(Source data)
* * * * *
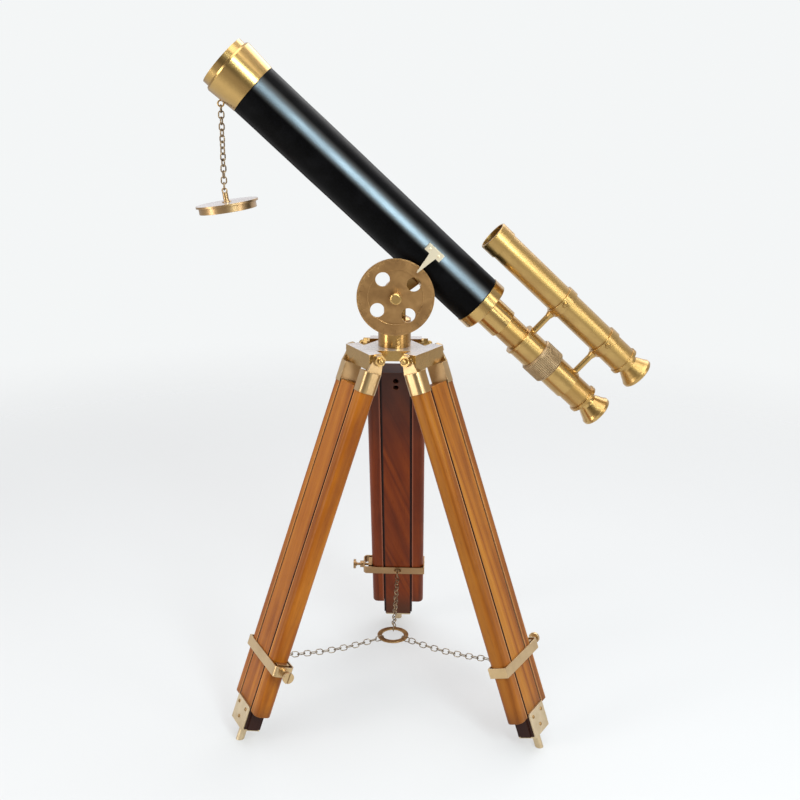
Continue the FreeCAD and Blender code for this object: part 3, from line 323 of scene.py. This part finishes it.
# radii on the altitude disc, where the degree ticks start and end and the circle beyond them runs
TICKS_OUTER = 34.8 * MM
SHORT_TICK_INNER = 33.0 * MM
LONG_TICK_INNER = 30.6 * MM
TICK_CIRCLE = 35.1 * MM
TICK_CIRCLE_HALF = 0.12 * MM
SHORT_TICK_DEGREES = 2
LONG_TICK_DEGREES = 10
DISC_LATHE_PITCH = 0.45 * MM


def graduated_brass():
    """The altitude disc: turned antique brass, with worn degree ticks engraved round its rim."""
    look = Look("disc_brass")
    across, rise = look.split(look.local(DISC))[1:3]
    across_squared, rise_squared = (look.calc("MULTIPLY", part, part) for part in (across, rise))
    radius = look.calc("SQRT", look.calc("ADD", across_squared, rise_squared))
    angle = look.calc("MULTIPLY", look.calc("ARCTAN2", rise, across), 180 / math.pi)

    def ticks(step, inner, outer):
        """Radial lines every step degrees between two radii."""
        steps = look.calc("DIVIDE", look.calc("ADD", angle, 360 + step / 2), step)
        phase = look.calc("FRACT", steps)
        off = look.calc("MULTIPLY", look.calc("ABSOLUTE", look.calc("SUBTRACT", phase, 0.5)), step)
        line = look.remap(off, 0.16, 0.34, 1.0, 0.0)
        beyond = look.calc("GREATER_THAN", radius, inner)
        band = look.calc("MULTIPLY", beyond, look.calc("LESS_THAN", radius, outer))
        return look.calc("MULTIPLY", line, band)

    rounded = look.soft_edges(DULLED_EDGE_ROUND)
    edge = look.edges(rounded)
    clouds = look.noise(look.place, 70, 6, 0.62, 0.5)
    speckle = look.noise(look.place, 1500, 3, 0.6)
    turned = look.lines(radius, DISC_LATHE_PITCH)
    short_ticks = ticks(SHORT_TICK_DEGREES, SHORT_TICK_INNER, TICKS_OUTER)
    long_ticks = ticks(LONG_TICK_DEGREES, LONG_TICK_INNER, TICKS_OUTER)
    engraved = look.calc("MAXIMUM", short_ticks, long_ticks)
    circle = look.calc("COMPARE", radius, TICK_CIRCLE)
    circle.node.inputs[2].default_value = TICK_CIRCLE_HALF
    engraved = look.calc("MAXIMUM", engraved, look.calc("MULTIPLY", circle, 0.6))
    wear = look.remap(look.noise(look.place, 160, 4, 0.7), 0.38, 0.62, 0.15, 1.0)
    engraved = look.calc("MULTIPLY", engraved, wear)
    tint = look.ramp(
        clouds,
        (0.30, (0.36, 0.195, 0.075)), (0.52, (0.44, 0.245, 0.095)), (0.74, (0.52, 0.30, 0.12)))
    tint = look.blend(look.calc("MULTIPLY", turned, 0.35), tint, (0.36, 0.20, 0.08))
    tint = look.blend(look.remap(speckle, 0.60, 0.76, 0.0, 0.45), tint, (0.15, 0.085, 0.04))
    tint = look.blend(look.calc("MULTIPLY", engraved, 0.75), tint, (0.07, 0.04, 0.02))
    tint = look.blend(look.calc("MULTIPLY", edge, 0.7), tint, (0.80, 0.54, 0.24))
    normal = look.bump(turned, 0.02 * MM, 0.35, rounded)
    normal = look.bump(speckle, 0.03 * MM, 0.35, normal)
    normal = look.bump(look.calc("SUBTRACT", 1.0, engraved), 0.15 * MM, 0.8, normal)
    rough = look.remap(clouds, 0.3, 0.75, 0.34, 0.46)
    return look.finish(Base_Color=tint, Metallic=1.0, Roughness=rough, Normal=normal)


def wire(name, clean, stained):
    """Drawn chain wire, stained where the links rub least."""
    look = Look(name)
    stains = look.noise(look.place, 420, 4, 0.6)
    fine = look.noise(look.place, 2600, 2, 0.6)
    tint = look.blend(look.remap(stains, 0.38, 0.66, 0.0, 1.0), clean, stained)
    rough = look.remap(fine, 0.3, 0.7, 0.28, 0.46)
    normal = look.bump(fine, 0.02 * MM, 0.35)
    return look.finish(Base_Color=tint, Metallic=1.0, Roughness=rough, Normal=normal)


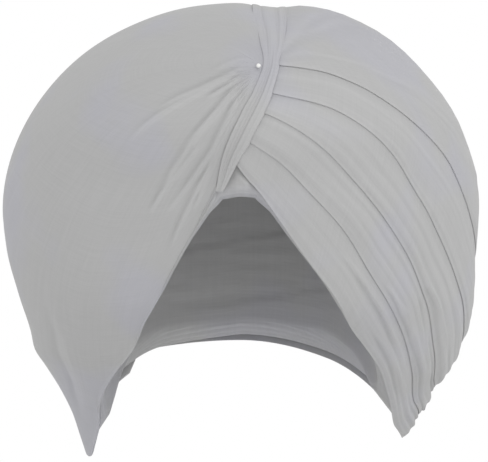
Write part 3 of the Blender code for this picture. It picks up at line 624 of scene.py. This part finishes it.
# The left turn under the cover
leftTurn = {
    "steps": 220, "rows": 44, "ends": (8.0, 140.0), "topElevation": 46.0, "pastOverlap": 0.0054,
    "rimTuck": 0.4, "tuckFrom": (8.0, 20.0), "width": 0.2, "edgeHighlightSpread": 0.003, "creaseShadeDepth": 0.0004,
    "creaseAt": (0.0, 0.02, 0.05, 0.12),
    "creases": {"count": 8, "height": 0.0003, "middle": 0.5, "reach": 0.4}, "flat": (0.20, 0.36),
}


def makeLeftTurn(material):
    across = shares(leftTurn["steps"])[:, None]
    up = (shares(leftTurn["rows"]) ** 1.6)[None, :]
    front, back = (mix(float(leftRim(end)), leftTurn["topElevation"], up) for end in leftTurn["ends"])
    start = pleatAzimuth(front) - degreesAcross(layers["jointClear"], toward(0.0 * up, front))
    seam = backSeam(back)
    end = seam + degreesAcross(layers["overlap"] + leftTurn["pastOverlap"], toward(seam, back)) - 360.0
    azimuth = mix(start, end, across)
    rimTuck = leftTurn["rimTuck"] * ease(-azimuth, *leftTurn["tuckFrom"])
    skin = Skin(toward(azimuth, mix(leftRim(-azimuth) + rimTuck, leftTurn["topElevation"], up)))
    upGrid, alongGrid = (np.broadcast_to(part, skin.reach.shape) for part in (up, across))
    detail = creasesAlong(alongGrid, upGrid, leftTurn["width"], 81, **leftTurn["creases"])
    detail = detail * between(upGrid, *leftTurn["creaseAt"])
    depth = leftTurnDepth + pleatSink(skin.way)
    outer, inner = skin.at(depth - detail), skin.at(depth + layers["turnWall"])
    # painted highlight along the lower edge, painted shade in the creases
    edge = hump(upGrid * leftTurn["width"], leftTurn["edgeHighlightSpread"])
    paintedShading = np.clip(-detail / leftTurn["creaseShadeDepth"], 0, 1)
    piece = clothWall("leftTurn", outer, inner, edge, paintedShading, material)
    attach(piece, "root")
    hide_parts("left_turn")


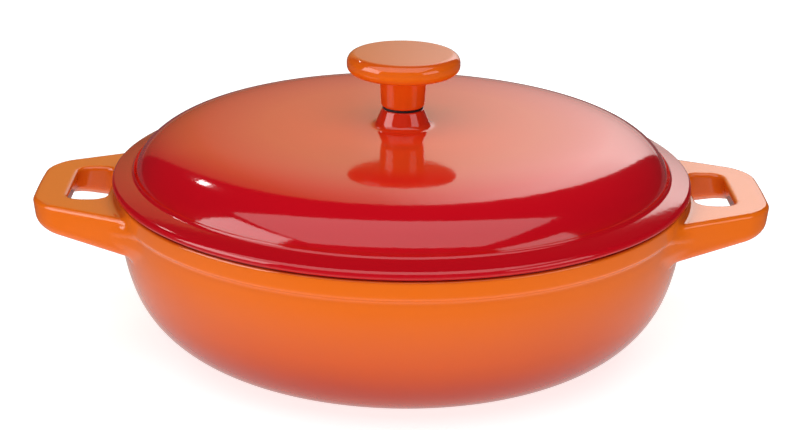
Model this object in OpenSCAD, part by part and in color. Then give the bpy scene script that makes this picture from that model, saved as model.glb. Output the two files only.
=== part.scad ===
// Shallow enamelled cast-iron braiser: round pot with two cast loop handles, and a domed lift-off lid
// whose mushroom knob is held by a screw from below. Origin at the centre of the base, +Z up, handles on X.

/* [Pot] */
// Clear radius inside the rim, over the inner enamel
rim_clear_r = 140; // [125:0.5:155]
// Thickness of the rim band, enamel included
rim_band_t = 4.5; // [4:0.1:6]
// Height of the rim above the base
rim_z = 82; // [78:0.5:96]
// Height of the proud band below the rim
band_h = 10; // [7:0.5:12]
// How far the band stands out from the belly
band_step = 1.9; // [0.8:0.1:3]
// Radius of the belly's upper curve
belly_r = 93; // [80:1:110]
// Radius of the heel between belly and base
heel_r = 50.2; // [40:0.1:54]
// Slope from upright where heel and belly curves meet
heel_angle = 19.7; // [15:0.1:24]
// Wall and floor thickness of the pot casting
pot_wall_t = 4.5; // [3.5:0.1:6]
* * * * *
**STATED TASK:**
Spot every line that holds "Blender" and copy it.

**RESULT:**
Continue the FreeCAD and Blender code for this object: part 3, from line 323 of scene.py. This part finishes it.
Write part 3 of the Blender code for this picture. It picks up at line 624 of scene.py. This part finishes it.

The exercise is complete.